## Requirement
Start at the line that has "one rectangle reaches" and stop at the line that has "for node in". Print those lines and all lines between them exactly, and nothing more.

## Stored data

______

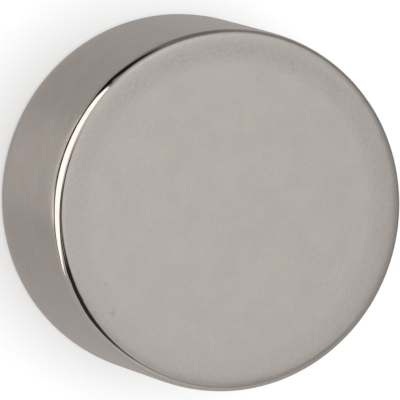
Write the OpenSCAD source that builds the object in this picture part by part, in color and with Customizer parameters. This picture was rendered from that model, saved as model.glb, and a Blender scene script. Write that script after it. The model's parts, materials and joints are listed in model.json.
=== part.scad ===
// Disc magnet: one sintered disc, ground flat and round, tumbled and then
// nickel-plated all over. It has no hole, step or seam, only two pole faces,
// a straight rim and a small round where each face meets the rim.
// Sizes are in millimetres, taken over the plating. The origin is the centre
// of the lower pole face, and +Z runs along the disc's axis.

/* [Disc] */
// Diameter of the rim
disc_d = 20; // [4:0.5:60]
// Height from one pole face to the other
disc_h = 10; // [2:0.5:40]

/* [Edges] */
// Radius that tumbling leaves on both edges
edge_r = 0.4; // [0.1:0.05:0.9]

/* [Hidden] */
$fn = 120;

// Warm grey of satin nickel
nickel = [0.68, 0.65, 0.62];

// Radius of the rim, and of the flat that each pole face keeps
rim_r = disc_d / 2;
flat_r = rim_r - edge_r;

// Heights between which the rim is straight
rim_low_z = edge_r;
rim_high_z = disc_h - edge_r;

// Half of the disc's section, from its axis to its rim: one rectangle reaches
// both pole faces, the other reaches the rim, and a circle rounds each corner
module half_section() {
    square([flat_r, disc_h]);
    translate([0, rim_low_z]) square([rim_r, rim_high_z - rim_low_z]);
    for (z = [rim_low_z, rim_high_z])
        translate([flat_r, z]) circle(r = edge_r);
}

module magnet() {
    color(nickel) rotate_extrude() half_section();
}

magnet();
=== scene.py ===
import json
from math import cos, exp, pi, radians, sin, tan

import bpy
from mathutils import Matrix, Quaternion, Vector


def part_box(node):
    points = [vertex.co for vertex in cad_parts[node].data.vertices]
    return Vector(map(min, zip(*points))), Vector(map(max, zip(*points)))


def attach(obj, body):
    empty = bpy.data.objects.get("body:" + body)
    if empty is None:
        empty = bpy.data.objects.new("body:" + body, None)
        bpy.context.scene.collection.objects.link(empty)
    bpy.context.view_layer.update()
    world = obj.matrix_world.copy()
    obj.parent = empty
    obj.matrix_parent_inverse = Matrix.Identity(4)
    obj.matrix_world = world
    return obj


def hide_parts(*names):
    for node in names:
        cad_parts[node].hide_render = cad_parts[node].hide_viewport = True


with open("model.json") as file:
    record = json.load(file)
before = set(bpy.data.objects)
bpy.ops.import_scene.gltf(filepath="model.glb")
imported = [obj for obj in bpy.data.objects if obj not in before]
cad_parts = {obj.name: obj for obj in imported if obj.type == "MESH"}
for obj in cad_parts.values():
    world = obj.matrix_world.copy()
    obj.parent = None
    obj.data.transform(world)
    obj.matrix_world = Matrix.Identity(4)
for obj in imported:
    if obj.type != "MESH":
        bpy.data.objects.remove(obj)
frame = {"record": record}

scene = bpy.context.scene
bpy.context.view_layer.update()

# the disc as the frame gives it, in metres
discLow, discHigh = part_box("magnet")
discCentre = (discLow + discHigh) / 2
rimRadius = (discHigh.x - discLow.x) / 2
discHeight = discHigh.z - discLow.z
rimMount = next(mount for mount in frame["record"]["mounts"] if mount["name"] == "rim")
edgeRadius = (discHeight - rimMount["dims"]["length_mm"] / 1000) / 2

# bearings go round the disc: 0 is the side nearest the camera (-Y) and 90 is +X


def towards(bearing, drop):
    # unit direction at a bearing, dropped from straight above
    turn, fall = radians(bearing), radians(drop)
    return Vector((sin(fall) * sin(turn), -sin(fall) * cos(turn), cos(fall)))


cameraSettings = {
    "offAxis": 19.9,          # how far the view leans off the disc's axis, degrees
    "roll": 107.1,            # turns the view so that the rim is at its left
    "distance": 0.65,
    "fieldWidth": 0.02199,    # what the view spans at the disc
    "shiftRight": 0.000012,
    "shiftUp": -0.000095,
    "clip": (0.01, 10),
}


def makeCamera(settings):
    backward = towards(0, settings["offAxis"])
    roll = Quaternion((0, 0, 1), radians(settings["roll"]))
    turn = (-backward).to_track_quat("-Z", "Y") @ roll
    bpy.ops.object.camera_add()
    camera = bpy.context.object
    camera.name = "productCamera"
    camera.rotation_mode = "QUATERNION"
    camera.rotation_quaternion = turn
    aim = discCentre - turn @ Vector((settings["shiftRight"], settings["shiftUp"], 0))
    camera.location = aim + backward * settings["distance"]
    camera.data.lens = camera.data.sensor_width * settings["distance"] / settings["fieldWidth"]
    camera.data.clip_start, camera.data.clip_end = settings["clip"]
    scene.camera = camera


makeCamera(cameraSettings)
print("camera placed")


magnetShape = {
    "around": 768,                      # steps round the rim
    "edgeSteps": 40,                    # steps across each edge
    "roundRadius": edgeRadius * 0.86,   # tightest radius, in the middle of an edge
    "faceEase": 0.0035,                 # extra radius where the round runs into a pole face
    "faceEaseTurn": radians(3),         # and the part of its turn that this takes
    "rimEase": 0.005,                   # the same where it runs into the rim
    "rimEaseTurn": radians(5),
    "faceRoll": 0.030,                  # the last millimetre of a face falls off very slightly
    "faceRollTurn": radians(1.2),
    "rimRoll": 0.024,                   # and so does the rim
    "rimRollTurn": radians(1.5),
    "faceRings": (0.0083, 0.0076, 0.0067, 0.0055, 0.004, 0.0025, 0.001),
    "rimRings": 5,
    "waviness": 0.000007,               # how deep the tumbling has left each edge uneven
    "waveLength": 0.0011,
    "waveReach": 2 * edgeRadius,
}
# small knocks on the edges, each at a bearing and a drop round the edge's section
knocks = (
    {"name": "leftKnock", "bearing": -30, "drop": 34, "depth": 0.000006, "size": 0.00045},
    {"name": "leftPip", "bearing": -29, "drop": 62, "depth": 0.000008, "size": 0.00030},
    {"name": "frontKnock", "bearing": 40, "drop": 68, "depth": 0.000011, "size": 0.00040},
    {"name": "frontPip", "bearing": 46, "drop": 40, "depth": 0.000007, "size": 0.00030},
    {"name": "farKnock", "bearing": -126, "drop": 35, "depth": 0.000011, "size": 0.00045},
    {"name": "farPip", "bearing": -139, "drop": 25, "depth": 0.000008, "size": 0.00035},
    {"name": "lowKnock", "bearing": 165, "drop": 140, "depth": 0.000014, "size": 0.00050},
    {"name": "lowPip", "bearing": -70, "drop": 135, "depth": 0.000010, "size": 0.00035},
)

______

## Result
// Half of the disc's section, from its axis to its rim: one rectangle reaches
// both pole faces, the other reaches the rim, and a circle rounds each corner
module half_section() {
    square([flat_r, disc_h]);
    translate([0, rim_low_z]) square([rim_r, rim_high_z - rim_low_z]);
    for (z = [rim_low_z, rim_high_z])
        translate([flat_r, z]) circle(r = edge_r);
}

module magnet() {
    color(nickel) rotate_extrude() half_section();
}

magnet();
=== scene.py ===
import json
from math import cos, exp, pi, radians, sin, tan

import bpy
from mathutils import Matrix, Quaternion, Vector


def part_box(node):
    points = [vertex.co for vertex in cad_parts[node].data.vertices]
    return Vector(map(min, zip(*points))), Vector(map(max, zip(*points)))


def attach(obj, body):
    empty = bpy.data.objects.get("body:" + body)
    if empty is None:
        empty = bpy.data.objects.new("body:" + body, None)
        bpy.context.scene.collection.objects.link(empty)
    bpy.context.view_layer.update()
    world = obj.matrix_world.copy()
    obj.parent = empty
    obj.matrix_parent_inverse = Matrix.Identity(4)
    obj.matrix_world = world
    return obj


def hide_parts(*names):
    for node in names:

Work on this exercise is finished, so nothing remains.